For DeFi builders, the implications are equally profound. Access to deeper, more stable liquidity can spur innovation in lending markets, derivatives, on‑chain credit facilities, and cross‑chain yield strategies. Instead of building exclusively for retail or purely crypto‑native liquidity, protocols may design features explicitly tailored for institutional engagement — from advanced treasury management tools to compliant tokenized securities infrastructure.

Looking Forward: Will JupUSD Become a DeFi Mainstay?

JupUSD’s success will depend on real‑world adoption, regulatory trajectories, and how effectively Jupiter can integrate this asset into broader DeFi ecosystems. The stablecoin already carries significant institutional signal by virtue of its backing partners, but turning that signal into sustained liquidity and usage is a journey.

If JupUSD can secure listings across major decentralized exchanges, become a preferred collateral asset in lending markets, and draw institutional treasury interest without compromising on smart contract reliability, it could set a blueprint for future stablecoins that blend centralized reserve quality with decentralized utility.

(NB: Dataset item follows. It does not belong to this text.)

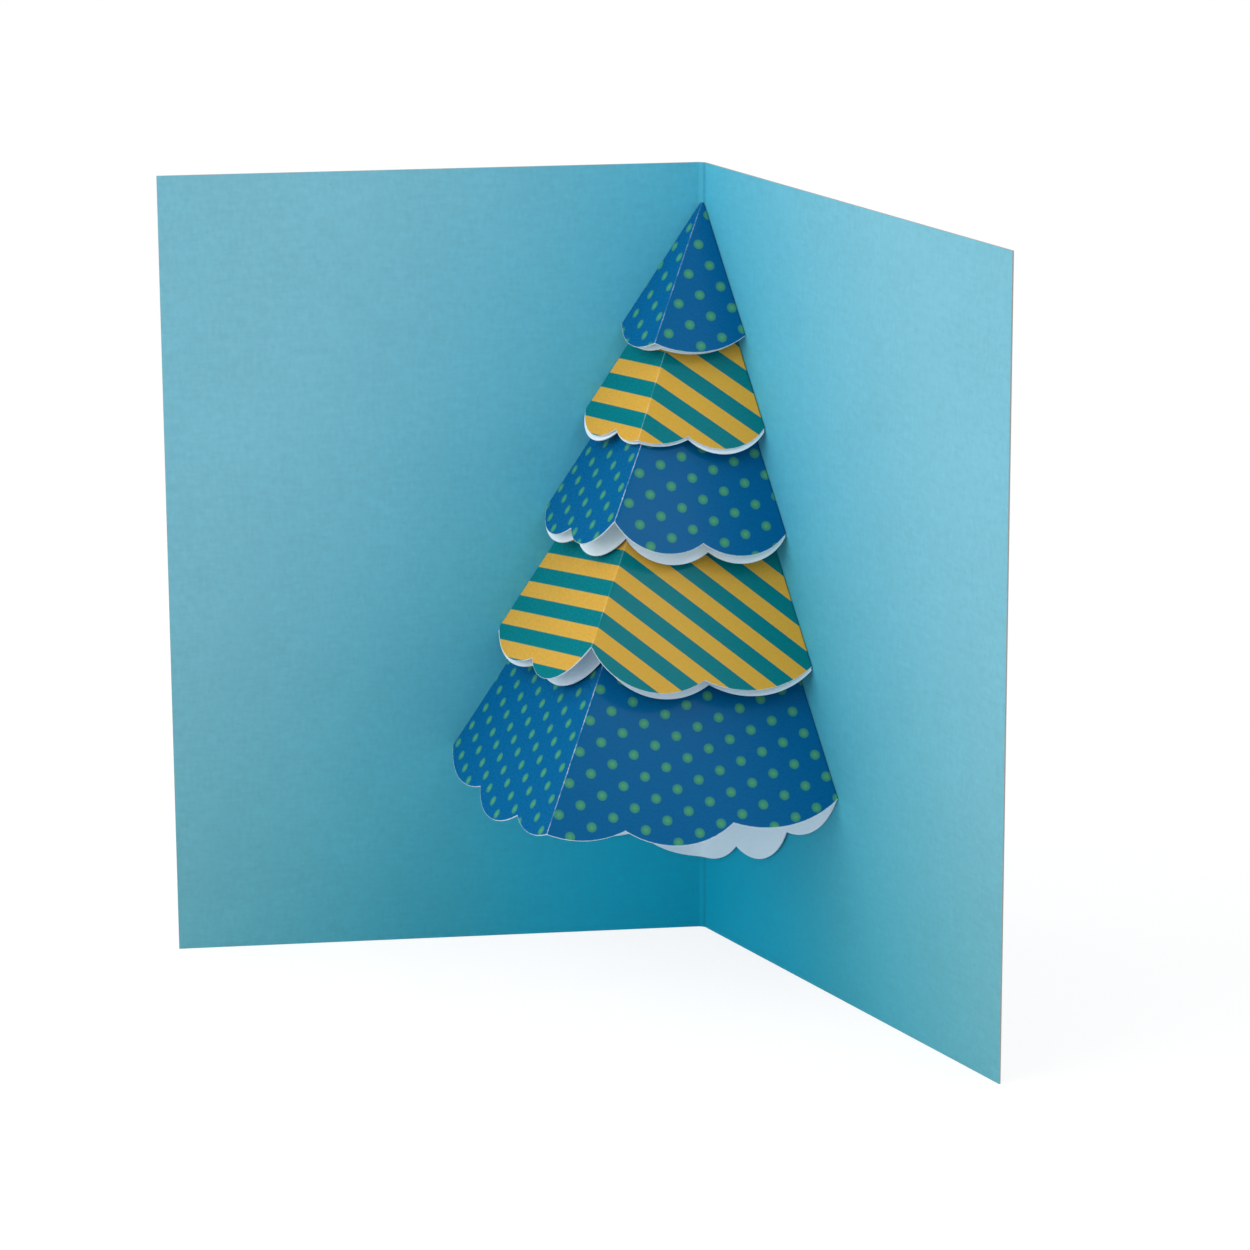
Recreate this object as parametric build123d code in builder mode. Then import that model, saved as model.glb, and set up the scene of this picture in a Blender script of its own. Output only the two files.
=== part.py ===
from math import acos, asin, atan2, cos, hypot, radians, sin
import os

from build123d import *

# A pop-up card: one stiff sheet folded down its middle and standing open, with a tree of five
# folded paper tiers across the fold. Millimetres and degrees. The Z axis is the line where the
# planes of the card's two inside faces meet, Z = 0 is the edge it stands on, and it opens to -Y.

# Card
panel_width = 115.0  # from the fold to a free edge
panel_height = 170.0
opening_angle = 113.3  # between the two inside faces
board_thickness = 0.4
fold_radius = 2.0  # inside the fold

# Tree
paper_thickness = 0.25
side_fold_angle = 33.4  # on the card, from its fold down to a tier's side fold
glue_line = 0.1  # between the card and whatever part of a tier lies on it
rear_bend_radius = 6.0  # where the lowest tier's rear sheet crosses the card's fold
ease_opening = 113.3  # the card's opening that the tiers' front_ease is given for

# One entry for each tier, from the top down:
#   below_top   the tier's tip, measured down the fold from the card's top edge
#   front_ease  how much wider each front face is than the side fold angle, at ease_opening
#   rear_reach  how far the rear faces reach past the front ones
#   nest_gap    clear gap from the rear crease, at its rim, to the next tier's front crease
#   rim         one front face's scalloped edge, as (share of the face's angle, radius from the
#               tip): a notch or a belly on the crease, then each in turn to the side fold
tiers = {
    "tree_tier_1": dict(
        below_top=8.5,
        front_ease=0.8,
        rear_reach=0.8,
        nest_gap=2.3,
        rim=[(0.0, 34.8), (0.48, 34.3), (1.0, 31.0)],
    ),
    "tree_tier_2": dict(
        below_top=15.0,
        front_ease=-0.6,
        rear_reach=0.8,
        nest_gap=0.9,
        rim=[(0.0, 49.7), (0.37, 46.3), (0.68, 48.7), (1.0, 45.3)],
    ),
    "tree_tier_3": dict(
        below_top=23.0,
        front_ease=1.6,
        rear_reach=1.2,
        nest_gap=0.7,
        rim=[(0.0, 61.4), (0.27, 65.0), (0.51, 61.6), (0.74, 64.0), (1.0, 59.8)],
    ),
    "tree_tier_4": dict(
        below_top=33.5,
        front_ease=1.1,
        rear_reach=0.4,
        nest_gap=0.7,
        rim=[(0.0, 79.5), (0.28, 85.0), (0.51, 80.6), (0.74, 83.0), (1.0, 79.0)],
    ),
    "tree_tier_5": dict(
        below_top=44.0,
        front_ease=0.9,
        rear_reach=0.0,
        rim=[(0.0, 111.0), (0.24, 105.0), (0.42, 106.4), (0.61, 100.8), (0.8, 102.2), (1.0, 98.4)],
    ),
}

half_opening = radians(opening_angle / 2)
fold_angle = radians(side_fold_angle)
along_fold = cos(fold_angle)
across_fold = sin(fold_angle) * cos(half_opening)


def crease_tilt(face_angle, half_angle):
    # How far a crease leans out from the card's fold, where the faces on both sides of it have
    # this angle at the tip and end in side folds on a card open to twice half_angle.
    across = sin(fold_angle) * cos(half_angle)
    return atan2(across, along_fold) + acos(cos(face_angle) / hypot(across, along_fold))


def front_tilt(front_ease):
    # A front crease leans out by the same share more or less than one with no ease, however far
    # the card is opened, so the tiers stay nested.
    at_ease = radians(ease_opening / 2)
    share = crease_tilt(fold_angle + radians(front_ease), at_ease) / crease_tilt(fold_angle, at_ease)
    return share * crease_tilt(fold_angle, half_opening)


def face_angle(tilt):
    # The angle at the tip of a face whose crease leans out this far.
    return acos(along_fold * cos(tilt) + across_fold * sin(tilt))


def folded_sheet(front_gap, thickness, bend_radius):
    # Plan of a sheet that runs along both panels and bends across the fold. Its front faces lie
    # front_gap in front of the panels' inside faces.
    corner_y = -front_gap / sin(half_opening)
    edge_x = panel_width * sin(half_opening)
    edge_y = corner_y - panel_width * cos(half_opening)
    with BuildSketch(Plane.XY) as plan:
        with BuildLine():
            FilletPolyline((-edge_x, edge_y), (0, corner_y), (edge_x, edge_y), radius=bend_radius)
            offset(amount=thickness, side=Side.LEFT, closed=True)
        make_face()
    return plan.sketch


def face(tip, tilt, rim, reach, depth, both_ways=False):
    # One flat face to the right of its crease. It is drawn on the tier's inner surface with its
    # mirror image past the crease, thickened, and cut off at the crease.
    crease = Vector(0, -sin(tilt), -cos(tilt))
    surface = Plane(origin=tip, x_dir=crease, z_dir=crease.cross(side_fold))
    angle = face_angle(tilt)
    right = [
        ((radius + reach) * cos(share * angle), (radius + reach) * sin(share * angle))
        for share, radius in rim
    ]
    edge = [(x, -y) for x, y in reversed(right) if y > 0] + right
    with BuildPart() as sheet:
        with BuildSketch(surface):
            with BuildLine():
                Line((0, 0), edge[0])
                for start, middle, end in zip(edge[:-2:2], edge[1::2], edge[2::2]):
                    ThreePointArc(start, middle, end)
                Line(edge[-1], (0, 0))
            make_face()
        extrude(amount=depth, both=both_ways)
        split(bisect_by=Plane.YZ, keep=Keep.TOP)
    return sheet.part


# Down the right-hand side fold, parallel to that panel, the same for every tier.
side_fold = Vector(
    sin(fold_angle) * sin(half_opening), -sin(fold_angle) * cos(half_opening), -cos(fold_angle)
)
front_tilts = [front_tilt(tier["front_ease"]) for tier in tiers.values()]

os.makedirs("parts", exist_ok=True)

# The card, front and back cover in one folded sheet.
with BuildPart() as card_base:
    add(folded_sheet(0, board_thickness, fold_radius))
    extrude(amount=panel_height)
card_base.part.label = "card_base"
export_step(card_base.part, "parts/card_base.step")

# The tree. Each tier is one closed sheet of two front and two rear faces, open below.
for number, (name, tier) in enumerate(tiers.items()):
    rim, reach = tier["rim"], tier["rear_reach"]
    inner_gap = glue_line + paper_thickness
    tip = Vector(0, -inner_gap / sin(half_opening), panel_height - tier["below_top"])
    on_card = number == len(tiers) - 1
    if on_card:
        rear_sheet = face(tip, 0, rim, reach, rear_bend_radius, both_ways=True)
    else:
        step = list(tiers.values())[number + 1]["below_top"] - tier["below_top"]
        next_tilt = front_tilts[number + 1]
        lead = step * sin(next_tilt) - tier["nest_gap"] - 2 * paper_thickness
        rear_tilt = next_tilt - asin(lead / (rim[0][1] + reach))
        rear_sheet = face(tip, rear_tilt, rim, reach, -paper_thickness)
    front_sheet = face(tip, front_tilts[number], rim, 0, paper_thickness)
    with BuildPart() as folded_tier:
        add(rear_sheet)
        if on_card:
            mirror(about=Plane.YZ)
            with BuildSketch(Plane.XY):
                add(folded_sheet(inner_gap, paper_thickness, rear_bend_radius))
            extrude(amount=panel_height, mode=Mode.INTERSECT)
            split(bisect_by=Plane.YZ, keep=Keep.TOP)
        add(front_sheet)
        with BuildSketch(Plane(origin=tip, z_dir=side_fold)):
            Circle(paper_thickness)
        extrude(amount=rim[-1][1] + reach)
        mirror(about=Plane.YZ)
        with BuildSketch(Plane.XY):
            add(folded_sheet(glue_line / 2, glue_line / 2 + board_thickness, fold_radius))
        extrude(amount=panel_height, mode=Mode.SUBTRACT)
    folded_tier.part.label = name
    export_step(folded_tier.part, f"parts/{name}.step")
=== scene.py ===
import math
import bpy
from mathutils import Matrix, Vector


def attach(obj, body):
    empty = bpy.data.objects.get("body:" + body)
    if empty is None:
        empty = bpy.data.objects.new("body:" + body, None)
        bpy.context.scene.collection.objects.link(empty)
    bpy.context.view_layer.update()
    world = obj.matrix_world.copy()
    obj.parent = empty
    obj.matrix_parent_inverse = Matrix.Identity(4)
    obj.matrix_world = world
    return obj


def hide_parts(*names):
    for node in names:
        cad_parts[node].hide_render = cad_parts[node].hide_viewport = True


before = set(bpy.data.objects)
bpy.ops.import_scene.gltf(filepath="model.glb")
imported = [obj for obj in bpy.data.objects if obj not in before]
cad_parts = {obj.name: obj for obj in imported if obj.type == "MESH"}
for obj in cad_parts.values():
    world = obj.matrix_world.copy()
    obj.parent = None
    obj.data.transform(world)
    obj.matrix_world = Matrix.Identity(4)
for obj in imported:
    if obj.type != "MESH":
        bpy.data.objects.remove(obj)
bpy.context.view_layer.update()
mm = 0.001
mapPerMetre = 10  # units of a flat-sheet map in a metre of sheet


def srgb(red, green, blue):  # a colour as 0 to 255 on screen, for a shader socket
    parts = [c / 255 for c in (red, green, blue)]
    return [c / 12.92 if c <= 0.04045 else ((c + 0.055) / 1.055) ** 2.4 for c in parts] + [1.0]


def newGroup(name, inputs, outputs):
    group = bpy.data.node_groups.new(name, "ShaderNodeTree")
    for label, kind, value in inputs:
        socket = group.interface.new_socket(label, in_out="INPUT", socket_type="NodeSocket" + kind)
        if value is not None:
            socket.default_value = value
    for label, kind in outputs:
        group.interface.new_socket(label, in_out="OUTPUT", socket_type="NodeSocket" + kind)
    return group, group.nodes.new("NodeGroupInput"), group.nodes.new("NodeGroupOutput")


def join(tree, source, target):
    tree.links.new(source, target)


def feed(tree, node, values):  # sockets by name or number, each a value or another node's socket
    for key, value in values.items():
        socket = node.inputs[key]
        if isinstance(value, bpy.types.NodeSocket):
            join(tree, value, socket)
        else:
            socket.default_value = value


def doMath(tree, operation, *values, clamp=False):
    node = tree.nodes.new("ShaderNodeMath")
    node.operation = operation
    node.use_clamp = clamp
    feed(tree, node, dict(enumerate(values)))
    return node.outputs[0]


def doVector(tree, operation, *values, out=0):
    node = tree.nodes.new("ShaderNodeVectorMath")
    node.operation = operation
    feed(tree, node, dict(enumerate(values)))
    return node.outputs[out]


def noise(tree, vector, scale, detail=3.0, roughness=0.55):
    node = tree.nodes.new("ShaderNodeTexNoise")
    feed(tree, node, {"Vector": vector, "Scale": scale, "Detail": detail, "Roughness": roughness})
    return node.outputs["Fac"]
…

In many ways, the launch marks a maturation point for DeFi. It reflects a growing acknowledgment that for decentralized finance to scale to trillions in capital under management, it must speak the language of institutional risk frameworks, asset quality standards, and regulatory trust — while preserving the composability and innovation that define the space.

JupUSD may not be the final form of institutional stablecoins, but it is a bold step toward a future where capital markets and decentralized networks interoperate with both confidence and efficiency. The broader question now is not whether institutions will enter DeFi at scale, but how swiftly and in what form they choose to do so.

As the ecosystem digests this launch and participants experiment with JupUSD across applications, one thing is clear: stablecoins are no longer merely the plumbing of DeFi. They are evolving into strategic infrastructure for the next era of cross‑border, cross‑sector capital flows. And Jupiter, with JupUSD, is positioning itself right at that frontier.